- Written exercise:
Find the lines that hold "data". Report only how many there are.

(Modeling code records)
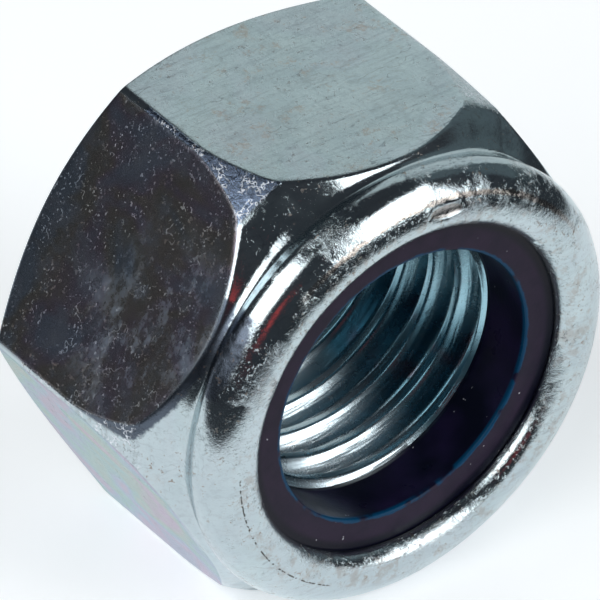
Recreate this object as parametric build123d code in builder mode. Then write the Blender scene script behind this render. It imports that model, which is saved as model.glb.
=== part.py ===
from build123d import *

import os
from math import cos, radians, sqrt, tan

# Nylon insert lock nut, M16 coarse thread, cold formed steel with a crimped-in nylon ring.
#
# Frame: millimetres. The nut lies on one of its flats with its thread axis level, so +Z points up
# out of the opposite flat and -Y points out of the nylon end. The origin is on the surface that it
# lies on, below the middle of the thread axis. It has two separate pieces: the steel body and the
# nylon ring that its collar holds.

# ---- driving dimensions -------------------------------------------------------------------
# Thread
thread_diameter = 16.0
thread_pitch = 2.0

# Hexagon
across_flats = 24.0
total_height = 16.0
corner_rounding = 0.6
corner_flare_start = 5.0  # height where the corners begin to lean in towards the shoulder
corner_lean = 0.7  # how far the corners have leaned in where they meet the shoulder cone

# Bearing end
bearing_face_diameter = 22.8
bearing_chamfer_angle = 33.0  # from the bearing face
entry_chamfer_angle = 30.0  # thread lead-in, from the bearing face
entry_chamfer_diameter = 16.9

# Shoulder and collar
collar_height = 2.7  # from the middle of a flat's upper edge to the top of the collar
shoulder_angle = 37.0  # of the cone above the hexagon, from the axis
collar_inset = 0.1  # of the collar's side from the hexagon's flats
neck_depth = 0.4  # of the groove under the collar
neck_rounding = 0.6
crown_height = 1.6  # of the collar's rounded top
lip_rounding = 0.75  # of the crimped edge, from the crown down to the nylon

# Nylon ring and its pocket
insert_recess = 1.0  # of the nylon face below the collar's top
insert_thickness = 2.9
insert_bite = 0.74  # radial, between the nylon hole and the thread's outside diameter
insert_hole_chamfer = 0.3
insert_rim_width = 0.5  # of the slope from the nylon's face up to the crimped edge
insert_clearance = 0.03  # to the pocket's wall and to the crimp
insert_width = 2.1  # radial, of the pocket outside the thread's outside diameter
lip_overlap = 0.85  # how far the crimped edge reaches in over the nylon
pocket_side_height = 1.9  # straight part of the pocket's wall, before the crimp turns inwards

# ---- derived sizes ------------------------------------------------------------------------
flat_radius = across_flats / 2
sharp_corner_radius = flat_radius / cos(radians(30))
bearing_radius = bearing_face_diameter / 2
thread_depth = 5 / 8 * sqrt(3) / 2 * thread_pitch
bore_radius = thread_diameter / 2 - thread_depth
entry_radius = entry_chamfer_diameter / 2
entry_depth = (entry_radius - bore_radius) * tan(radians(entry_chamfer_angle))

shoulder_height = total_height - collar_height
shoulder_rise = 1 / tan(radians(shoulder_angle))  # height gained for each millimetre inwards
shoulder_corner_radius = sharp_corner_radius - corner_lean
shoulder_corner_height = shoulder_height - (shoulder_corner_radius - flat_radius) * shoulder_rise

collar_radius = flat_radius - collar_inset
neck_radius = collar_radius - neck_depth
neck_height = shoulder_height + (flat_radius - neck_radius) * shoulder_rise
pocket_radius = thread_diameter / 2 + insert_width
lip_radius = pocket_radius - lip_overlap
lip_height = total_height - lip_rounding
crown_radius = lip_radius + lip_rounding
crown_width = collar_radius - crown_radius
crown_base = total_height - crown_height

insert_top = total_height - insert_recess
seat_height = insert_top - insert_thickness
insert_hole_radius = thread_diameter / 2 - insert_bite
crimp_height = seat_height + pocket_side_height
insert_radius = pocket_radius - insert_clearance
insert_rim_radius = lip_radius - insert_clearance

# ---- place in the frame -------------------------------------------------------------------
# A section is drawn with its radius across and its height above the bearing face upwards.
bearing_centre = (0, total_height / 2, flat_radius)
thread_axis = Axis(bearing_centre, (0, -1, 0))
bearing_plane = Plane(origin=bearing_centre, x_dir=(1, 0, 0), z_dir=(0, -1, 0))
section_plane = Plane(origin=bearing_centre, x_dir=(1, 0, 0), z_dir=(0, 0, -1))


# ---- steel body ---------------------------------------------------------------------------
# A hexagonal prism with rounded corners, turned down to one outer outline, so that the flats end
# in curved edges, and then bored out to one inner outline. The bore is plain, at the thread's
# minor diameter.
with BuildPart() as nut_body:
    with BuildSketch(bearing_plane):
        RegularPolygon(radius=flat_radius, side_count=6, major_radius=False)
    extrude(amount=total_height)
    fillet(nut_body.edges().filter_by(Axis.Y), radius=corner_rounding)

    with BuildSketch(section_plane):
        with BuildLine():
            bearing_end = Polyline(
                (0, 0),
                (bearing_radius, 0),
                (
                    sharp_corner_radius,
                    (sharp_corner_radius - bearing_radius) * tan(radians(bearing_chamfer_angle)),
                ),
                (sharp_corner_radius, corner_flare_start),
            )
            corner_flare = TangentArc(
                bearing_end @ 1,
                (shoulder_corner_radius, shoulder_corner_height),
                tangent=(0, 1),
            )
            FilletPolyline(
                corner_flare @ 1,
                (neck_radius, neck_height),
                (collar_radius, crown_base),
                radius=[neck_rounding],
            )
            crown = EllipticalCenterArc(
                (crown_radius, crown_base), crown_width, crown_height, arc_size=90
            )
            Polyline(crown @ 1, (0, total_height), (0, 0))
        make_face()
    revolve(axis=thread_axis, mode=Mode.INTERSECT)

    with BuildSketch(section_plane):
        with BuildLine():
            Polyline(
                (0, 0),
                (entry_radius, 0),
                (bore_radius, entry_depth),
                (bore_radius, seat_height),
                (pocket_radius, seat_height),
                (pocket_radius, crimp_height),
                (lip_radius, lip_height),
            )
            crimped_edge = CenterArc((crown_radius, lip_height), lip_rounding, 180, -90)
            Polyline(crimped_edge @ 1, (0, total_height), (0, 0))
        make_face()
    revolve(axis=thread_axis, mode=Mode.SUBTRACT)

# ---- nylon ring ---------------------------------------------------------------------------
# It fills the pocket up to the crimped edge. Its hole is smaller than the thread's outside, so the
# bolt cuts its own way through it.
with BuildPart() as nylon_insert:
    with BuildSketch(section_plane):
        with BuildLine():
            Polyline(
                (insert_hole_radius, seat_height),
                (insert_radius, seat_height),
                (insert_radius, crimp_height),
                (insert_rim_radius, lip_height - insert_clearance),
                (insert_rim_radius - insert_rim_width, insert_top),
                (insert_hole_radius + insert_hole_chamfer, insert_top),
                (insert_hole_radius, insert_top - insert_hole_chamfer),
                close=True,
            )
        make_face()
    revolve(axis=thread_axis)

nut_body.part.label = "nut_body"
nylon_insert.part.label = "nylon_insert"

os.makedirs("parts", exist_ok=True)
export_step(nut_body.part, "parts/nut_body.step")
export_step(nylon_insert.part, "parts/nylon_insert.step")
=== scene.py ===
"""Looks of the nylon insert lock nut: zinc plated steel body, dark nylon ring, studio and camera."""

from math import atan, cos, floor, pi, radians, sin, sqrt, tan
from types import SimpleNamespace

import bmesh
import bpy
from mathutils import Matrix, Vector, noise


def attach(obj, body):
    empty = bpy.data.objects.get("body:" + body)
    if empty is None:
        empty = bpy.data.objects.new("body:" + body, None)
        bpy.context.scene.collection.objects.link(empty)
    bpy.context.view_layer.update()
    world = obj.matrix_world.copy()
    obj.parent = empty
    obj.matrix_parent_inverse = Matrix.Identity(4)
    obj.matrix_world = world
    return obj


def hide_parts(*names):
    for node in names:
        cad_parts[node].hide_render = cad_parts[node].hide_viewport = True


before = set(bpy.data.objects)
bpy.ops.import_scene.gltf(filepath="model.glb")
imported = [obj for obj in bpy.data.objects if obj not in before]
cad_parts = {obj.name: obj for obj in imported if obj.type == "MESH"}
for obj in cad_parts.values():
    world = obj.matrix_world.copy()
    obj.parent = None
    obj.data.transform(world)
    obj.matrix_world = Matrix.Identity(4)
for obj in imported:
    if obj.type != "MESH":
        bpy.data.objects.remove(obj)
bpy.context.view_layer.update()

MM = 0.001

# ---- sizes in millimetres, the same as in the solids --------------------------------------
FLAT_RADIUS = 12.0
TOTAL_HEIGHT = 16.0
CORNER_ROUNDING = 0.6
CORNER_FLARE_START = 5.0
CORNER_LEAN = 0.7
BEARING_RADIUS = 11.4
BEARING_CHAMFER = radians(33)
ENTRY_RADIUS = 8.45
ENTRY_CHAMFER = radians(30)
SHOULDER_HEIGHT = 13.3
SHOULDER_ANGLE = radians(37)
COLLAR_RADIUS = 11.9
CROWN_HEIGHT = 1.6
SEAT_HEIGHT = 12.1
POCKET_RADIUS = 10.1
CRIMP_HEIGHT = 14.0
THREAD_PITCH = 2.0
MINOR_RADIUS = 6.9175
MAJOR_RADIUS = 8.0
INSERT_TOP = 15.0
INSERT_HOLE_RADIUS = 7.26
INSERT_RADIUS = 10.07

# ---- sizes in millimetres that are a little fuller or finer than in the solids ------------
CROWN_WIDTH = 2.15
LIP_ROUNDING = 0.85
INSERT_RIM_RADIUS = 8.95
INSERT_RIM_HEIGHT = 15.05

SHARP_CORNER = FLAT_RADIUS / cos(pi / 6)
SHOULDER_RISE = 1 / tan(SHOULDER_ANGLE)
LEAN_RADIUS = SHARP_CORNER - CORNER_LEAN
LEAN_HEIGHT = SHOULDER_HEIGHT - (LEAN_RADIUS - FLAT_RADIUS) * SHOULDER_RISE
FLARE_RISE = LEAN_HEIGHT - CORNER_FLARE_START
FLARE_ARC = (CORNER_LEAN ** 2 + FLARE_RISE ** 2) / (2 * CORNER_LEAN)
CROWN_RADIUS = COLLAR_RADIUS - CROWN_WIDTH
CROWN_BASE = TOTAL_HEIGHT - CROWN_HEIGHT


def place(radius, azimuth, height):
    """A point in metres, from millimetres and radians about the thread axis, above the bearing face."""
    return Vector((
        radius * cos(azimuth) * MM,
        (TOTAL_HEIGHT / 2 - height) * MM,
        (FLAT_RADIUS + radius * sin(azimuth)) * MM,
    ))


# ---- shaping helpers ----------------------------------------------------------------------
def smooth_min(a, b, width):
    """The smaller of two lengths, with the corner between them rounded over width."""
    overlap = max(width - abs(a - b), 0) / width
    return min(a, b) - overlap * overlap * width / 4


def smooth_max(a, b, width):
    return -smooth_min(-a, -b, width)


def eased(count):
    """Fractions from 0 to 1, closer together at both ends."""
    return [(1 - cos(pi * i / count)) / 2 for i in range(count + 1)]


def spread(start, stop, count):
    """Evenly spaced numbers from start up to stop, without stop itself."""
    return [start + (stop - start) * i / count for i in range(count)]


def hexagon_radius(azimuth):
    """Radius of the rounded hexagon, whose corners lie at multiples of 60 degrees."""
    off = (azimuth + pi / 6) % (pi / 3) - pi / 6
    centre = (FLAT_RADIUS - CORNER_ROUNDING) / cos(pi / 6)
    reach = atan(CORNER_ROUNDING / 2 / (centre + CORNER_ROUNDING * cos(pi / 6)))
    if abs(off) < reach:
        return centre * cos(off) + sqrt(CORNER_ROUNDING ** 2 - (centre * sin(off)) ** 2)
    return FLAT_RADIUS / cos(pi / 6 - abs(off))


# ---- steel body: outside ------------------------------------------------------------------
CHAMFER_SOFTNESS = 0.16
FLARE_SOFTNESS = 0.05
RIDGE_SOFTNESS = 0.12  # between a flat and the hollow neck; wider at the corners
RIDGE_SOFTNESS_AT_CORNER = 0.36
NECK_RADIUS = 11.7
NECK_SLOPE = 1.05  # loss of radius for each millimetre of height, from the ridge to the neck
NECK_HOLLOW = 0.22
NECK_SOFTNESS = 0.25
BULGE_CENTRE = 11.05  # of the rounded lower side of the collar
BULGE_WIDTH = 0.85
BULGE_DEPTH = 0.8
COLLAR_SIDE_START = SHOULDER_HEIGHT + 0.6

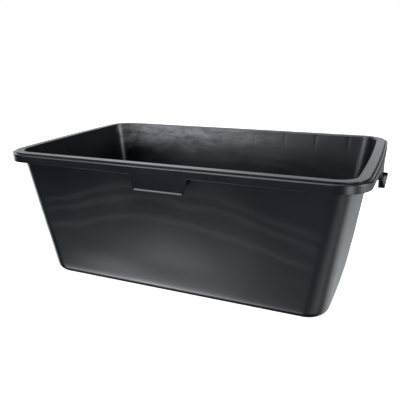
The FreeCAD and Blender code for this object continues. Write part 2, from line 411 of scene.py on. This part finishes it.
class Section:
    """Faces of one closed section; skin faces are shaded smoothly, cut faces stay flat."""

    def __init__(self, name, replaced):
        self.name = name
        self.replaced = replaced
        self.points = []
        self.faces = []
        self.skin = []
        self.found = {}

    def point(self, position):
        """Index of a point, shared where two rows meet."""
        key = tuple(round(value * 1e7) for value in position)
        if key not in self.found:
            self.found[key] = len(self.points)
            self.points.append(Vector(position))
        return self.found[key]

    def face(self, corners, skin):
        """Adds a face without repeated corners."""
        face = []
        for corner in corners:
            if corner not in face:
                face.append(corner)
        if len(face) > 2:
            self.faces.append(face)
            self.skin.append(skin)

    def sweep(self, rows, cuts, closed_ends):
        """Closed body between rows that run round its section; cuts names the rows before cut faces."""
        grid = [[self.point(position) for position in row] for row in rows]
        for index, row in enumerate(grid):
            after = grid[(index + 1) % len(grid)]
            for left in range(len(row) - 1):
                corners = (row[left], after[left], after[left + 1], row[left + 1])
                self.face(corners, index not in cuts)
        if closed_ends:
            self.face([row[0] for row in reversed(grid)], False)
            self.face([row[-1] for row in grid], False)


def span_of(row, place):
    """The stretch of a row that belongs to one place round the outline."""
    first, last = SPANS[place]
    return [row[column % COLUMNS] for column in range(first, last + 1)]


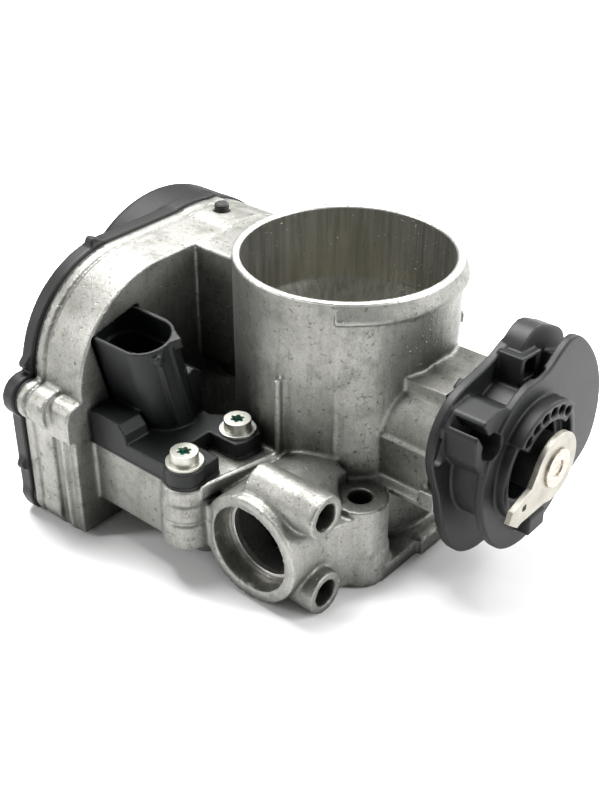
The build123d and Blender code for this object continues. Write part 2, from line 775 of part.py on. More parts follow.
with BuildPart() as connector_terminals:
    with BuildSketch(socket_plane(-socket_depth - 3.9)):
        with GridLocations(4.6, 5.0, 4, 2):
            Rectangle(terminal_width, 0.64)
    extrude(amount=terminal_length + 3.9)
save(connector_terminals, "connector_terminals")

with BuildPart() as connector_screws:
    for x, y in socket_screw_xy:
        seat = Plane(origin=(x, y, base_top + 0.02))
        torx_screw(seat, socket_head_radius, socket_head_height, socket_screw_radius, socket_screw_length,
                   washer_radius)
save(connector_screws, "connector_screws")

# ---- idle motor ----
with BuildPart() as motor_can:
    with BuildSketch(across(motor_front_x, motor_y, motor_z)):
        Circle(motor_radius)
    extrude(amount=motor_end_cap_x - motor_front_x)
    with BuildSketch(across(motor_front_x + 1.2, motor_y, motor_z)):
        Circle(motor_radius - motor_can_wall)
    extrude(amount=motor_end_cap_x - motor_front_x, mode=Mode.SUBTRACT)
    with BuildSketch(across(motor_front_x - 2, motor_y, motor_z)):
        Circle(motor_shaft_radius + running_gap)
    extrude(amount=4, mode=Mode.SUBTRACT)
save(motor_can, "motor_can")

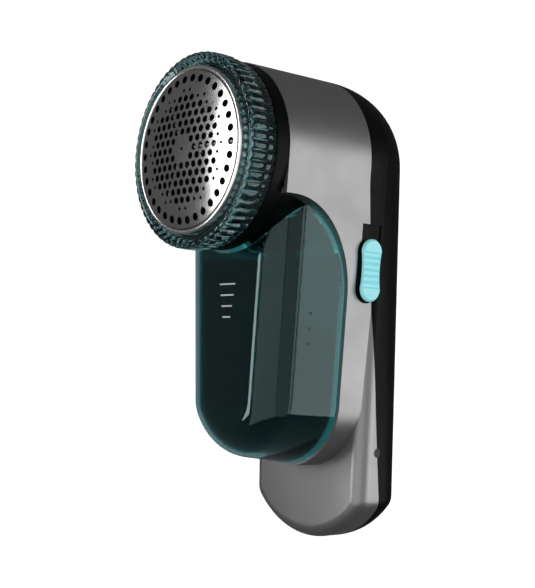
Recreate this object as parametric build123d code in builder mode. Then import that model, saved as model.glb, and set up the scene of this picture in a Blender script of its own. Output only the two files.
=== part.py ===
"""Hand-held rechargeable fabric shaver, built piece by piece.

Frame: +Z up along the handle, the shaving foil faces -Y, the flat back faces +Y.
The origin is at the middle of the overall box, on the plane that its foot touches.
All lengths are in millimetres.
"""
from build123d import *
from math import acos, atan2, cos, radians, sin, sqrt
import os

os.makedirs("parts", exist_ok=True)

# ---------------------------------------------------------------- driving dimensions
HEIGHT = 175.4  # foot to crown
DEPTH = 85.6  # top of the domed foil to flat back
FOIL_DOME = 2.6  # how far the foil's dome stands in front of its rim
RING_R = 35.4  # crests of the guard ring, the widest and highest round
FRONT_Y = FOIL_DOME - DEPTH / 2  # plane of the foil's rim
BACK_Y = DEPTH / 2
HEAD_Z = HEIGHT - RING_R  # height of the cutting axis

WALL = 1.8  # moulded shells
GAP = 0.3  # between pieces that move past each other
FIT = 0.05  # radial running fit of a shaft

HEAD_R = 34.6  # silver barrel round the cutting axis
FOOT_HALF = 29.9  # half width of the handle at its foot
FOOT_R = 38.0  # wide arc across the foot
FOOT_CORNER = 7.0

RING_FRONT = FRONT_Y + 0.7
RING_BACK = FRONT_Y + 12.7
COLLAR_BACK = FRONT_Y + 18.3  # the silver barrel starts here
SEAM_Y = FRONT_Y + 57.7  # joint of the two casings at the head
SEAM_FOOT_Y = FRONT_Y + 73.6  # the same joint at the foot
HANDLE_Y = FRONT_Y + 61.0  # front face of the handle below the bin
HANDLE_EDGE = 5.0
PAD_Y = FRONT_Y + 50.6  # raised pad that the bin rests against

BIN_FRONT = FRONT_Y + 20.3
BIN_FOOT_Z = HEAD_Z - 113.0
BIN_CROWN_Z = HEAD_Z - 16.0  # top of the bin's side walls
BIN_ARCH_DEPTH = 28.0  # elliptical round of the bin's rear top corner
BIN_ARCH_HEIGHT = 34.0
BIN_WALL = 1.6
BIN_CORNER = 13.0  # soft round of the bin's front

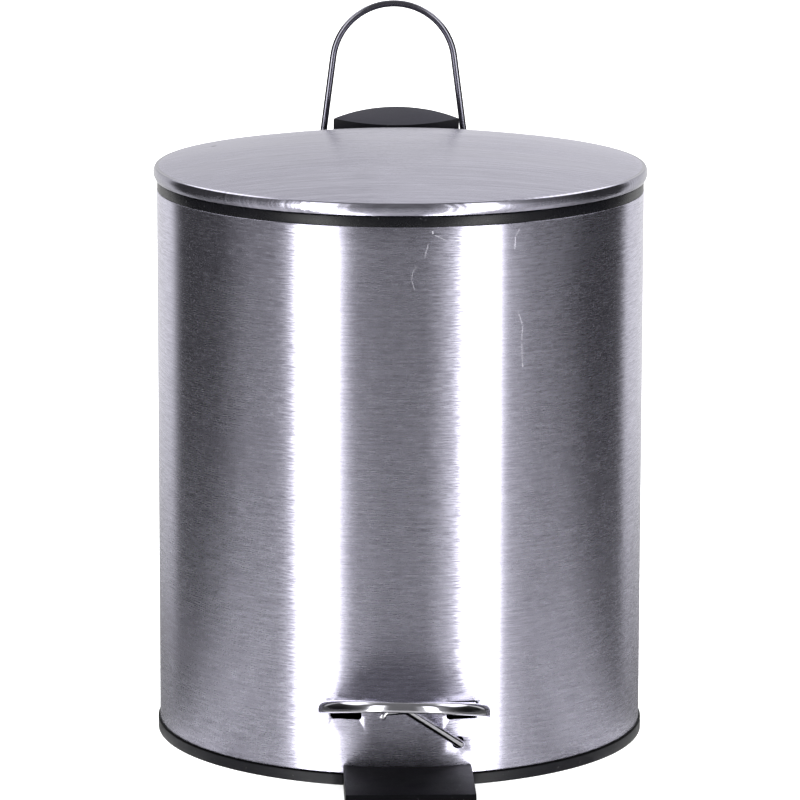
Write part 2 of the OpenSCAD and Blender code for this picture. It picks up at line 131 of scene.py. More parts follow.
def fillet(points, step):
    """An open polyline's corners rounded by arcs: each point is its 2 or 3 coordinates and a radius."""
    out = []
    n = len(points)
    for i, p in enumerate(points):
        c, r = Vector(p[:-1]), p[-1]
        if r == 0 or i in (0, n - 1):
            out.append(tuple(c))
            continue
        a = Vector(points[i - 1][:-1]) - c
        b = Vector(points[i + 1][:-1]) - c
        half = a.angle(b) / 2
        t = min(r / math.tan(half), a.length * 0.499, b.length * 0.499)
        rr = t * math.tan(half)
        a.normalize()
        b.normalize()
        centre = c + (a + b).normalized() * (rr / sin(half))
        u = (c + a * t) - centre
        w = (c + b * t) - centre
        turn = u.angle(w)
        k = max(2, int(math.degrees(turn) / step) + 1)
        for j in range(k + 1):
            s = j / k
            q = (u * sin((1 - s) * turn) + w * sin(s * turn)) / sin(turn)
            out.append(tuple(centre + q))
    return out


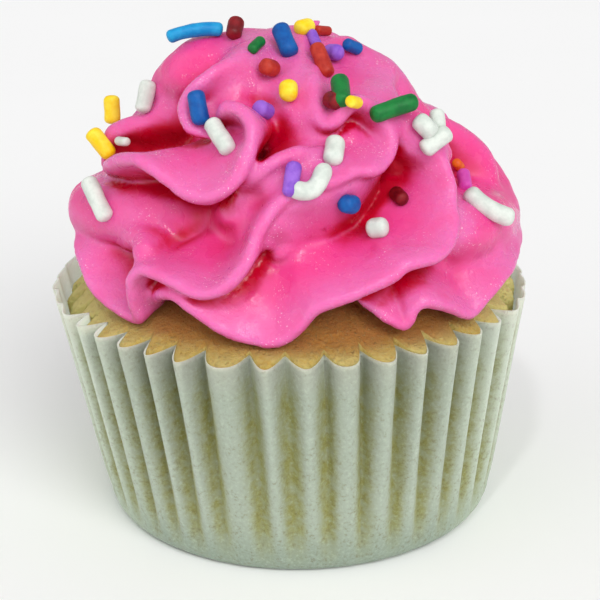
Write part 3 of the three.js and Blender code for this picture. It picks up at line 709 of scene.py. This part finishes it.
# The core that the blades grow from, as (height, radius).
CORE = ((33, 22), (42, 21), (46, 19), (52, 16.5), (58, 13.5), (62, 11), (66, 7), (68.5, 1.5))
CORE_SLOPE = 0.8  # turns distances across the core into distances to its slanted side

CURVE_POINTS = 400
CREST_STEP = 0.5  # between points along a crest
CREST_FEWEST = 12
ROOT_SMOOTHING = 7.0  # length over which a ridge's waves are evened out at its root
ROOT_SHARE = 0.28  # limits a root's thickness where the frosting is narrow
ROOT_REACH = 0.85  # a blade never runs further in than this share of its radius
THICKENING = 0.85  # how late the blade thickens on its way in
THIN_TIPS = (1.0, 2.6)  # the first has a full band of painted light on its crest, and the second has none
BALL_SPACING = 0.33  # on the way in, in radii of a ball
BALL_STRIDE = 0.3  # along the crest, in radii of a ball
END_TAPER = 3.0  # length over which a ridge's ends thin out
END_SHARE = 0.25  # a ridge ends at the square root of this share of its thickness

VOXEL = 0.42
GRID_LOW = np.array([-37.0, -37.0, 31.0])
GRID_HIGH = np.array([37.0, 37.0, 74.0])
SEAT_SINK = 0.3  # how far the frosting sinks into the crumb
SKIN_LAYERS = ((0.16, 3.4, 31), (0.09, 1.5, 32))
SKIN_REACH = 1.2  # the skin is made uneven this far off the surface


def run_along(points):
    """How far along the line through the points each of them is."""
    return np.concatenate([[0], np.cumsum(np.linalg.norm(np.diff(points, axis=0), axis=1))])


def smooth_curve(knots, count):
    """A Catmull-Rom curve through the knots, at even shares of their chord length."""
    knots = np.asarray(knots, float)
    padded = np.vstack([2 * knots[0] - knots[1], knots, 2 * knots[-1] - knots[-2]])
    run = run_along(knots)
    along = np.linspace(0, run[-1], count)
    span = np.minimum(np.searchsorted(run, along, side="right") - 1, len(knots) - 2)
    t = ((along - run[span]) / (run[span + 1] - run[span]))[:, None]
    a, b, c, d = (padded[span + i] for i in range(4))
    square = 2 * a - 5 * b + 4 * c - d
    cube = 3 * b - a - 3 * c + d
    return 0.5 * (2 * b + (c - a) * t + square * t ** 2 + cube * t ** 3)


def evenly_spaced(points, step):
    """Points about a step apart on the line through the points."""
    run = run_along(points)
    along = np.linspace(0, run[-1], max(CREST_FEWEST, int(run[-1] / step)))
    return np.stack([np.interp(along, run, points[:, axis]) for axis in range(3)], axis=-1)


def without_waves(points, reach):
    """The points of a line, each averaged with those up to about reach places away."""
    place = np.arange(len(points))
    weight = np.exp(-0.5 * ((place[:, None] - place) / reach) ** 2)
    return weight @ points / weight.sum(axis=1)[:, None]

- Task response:
6